A spokesman for General Hayden, Mark Mansfield, said: "At NSA, the law was followed assiduously. The notion that General Hayden sanctioned or tolerated illegalities of any sort is ridiculous on its face."

The director of the NSA, Lt. General Keith B. Alexander, declined to directly answer any of the allegations made by the whistleblowers.


Congress should do more than demand answers from Michael Hayden. It should ensure that he is put on trial for perjuring himself in testimony before Congress in May of 2006 in which he insisted the surveillance program was legal; said the NSA abided by the standard of "probable cause" when determining whether to intercept calls, while employing a standard of "reasonableness" (this was of course a nonsensical contradiction); and denied that it intercepted calls by Americans abroad or was anything other than "narrowly focused" on al Qaeda and terrorist organizations.

But, then, Congress also should have impeached George Bush when the illegal spying became public knowledge.

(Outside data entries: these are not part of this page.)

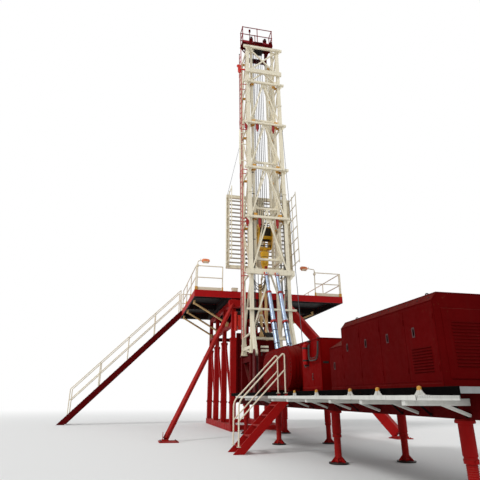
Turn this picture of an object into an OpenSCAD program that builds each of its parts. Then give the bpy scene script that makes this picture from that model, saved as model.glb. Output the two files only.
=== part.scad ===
// Land drilling rig with a raised, retracted two-section mast.
// Millimetres. Origin on the ground at the well centre, +Z up.
// -Y is the machinery end, +Y the pipe-handling end, +X the driller's side.

/* [Mast] */
// Leg spacing of the lower mast across the rig, centre to centre
mast_w = 1600; // [1500:10:1800]
// Leg spacing of the lower mast along the rig, centre to centre
mast_d = 1450; // [1350:10:1700]
// Side of the lower mast's square legs
leg = 150; // [130:5:180]
// Lean of the mast towards the well, degrees
lean = 3; // [2:0.5:4]
// Height of the leg feet above the ground
foot_z = 3400; // [3300:10:3600]
// From the well centre back to the carrier-side legs at their feet
mast_back = 3330; // [3200:10:3500]
// Height of one braced panel
panel = 2500; // [2400:10:2550]
// Height of the first heavy beam above the feet
first_girt = 2750; // [2650:10:2900]
// Length of the lower mast's legs
lower_len = 15170; // [15000:10:15600]
// Depth of a girt on the carrier side, top to bottom
girt_h = 105; // [90:5:150]
// Side of the bracing bars
brace = 62; // [50:2:80]

/* [Upper mast] */
// Side of the upper mast's square legs
inner_leg = 110; // [100:5:130]
// Running gap between upper and lower legs, across the rig
slide_gap = 105; // [90:5:130]
// Height of the upper mast's lower end above the lower feet
upper_start = 3250; // [3150:10:3400]
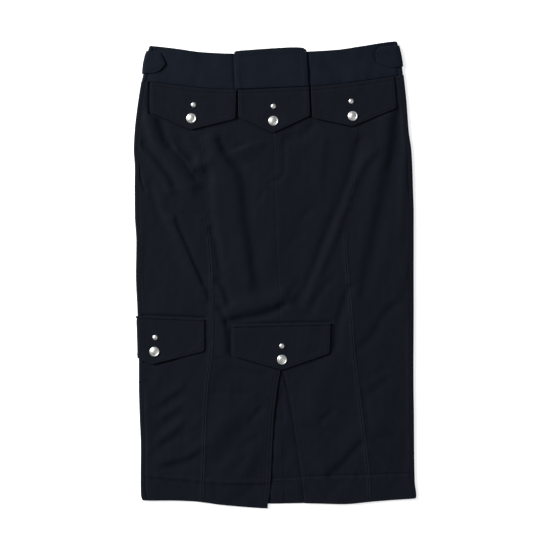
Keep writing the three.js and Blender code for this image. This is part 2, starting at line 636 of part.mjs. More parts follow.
// The zip's tape, inside the back along its centre seam.
function zipTape() {
  const place = (u, v, z) => {
    const y = mix(ZIP.top, ZIP.bottom, v);
    return [backSeam(y) + (u - 0.5) * ZIP.width, y, z];
  };
  const geometry = wall(evenly(2), evenly(6), (u, v) => place(u, v, ZIP.over), (u, v) => place(u, v, ZIP.under));
  add("zip_tape", geometry, tape);
}
zipTape();

export default skirt;
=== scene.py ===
"""A cargo utility skirt in dark navy twill, laid flat with its front up, on a plain pale surface."""

import math

import bpy
import numpy as np
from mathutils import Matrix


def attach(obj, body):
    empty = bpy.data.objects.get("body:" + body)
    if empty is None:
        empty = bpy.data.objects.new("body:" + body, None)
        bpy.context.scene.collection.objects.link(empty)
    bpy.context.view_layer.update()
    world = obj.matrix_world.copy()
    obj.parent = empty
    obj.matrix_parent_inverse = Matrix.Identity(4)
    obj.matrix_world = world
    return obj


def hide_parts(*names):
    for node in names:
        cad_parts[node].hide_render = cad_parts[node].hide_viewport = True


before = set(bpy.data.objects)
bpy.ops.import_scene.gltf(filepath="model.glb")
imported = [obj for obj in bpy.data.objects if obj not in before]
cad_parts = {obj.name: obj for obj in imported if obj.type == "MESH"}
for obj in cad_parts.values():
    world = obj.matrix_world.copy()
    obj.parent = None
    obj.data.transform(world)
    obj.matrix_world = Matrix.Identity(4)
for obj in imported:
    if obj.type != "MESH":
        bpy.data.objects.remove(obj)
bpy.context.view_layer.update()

# The surface and the view
# The skirt lies on a plain pale board. The camera looks straight down on it, with the waist at the top of
# the picture, under a broad soft light from the left and beyond the waist, a faint one from the right and
# a pale glow from all round. This section is in metres. The pieces are in mm, and MM scales each mesh.
MM = 0.001
BOARD_SIDE = 7.0
BOARD_TOP = -0.0002
BOARD_PALE = (0.86, 0.86, 0.86, 1)
BOARD_ROUGHNESS = 0.9
BOARD_GLOW = 0.6
PICTURE_SPAN = 0.825
LENS_MM = 85
SENSOR_MM = 36
CLOTH_LEVEL = 0.005
SKY_TINT = (0.93, 0.96, 1, 1)
SKY_STRENGTH = 0.26


def plain_material(name, colour, roughness, specular=0.5):
    """A material with its own nodes and nothing but a colour, a roughness and how strongly it mirrors."""
    material = bpy.data.materials.new(name)
    material.use_nodes = True
    shader = material.node_tree.nodes["Principled BSDF"]
    shader.inputs["Base Color"].default_value = colour
    shader.inputs["Roughness"].default_value = roughness
    shader.inputs["Specular IOR Level"].default_value = specular
    return material


half = BOARD_SIDE / 2
board_mesh = bpy.data.meshes.new("board")
board_corners = [(x, y, BOARD_TOP) for x, y in ((-half, -half), (half, -half), (half, half), (-half, half))]
board_mesh.from_pydata(board_corners, [], [(0, 1, 2, 3)])
board = bpy.data.objects.new("board", board_mesh)
pale_board = plain_material("pale_board", BOARD_PALE, BOARD_ROUGHNESS)
glow = pale_board.node_tree.nodes["Principled BSDF"]
glow.inputs["Emission Color"].default_value = (1, 1, 1, 1)
glow.inputs["Emission Strength"].default_value = BOARD_GLOW
board.data.materials.append(pale_board)
bpy.context.scene.collection.objects.link(board)

camera_data = bpy.data.cameras.new("camera")
camera_data.lens = LENS_MM
camera_data.sensor_width = SENSOR_MM
camera = bpy.data.objects.new("camera", camera_data)
camera.location = (0, 0, CLOTH_LEVEL + PICTURE_SPAN * LENS_MM / SENSOR_MM)
bpy.context.scene.collection.objects.link(camera)
bpy.context.scene.camera = camera
bpy.context.scene.view_settings.view_transform = "Standard"


def area_light(name, place, size, watts, colour):
    """A square light that faces the middle of the skirt."""
    data = bpy.data.lights.new(name, "AREA")
    data.size = size
    data.energy = watts
    data.color = colour
    light = bpy.data.objects.new(name, data)
    light.location = place
    away = np.array(place) / np.linalg.norm(place)
    light.rotation_euler = (math.acos(away[2]), 0, math.atan2(away[1], away[0]) + math.pi / 2)
    bpy.context.scene.collection.objects.link(light)


area_light("softbox", place=(-3.25, 1.8, 2.25), size=2.0, watts=340, colour=(1, 0.985, 0.96))
area_light("fill", place=(1.6, -1.2, 2.9), size=2.0, watts=14, colour=(0.93, 0.96, 1))
world = bpy.data.worlds.new("world")
world.use_nodes = True
world.node_tree.nodes["Background"].inputs["Color"].default_value = SKY_TINT
world.node_tree.nodes["Background"].inputs["Strength"].default_value = SKY_STRENGTH
bpy.context.scene.world = world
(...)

This is not the first time an NSA whistleblower has told the Senate that the NSA is conducting illegal surveillance.

Unfortunately, the spineless Senator Jay Rockefeller is in charge of investigating these latest revelations of illegal activity. Rockefeller led the charge earlier this year to grant telecoms retroactive immunity for helping the Bush administration with the illegal spying, thus ensuring that civil lawsuits against the telecoms would never succeed in exposing the truth of what the surveillance has actually entailed. Craven Democrats in Congress share some of the blame with Republicans for permitting this lawlessness to continue.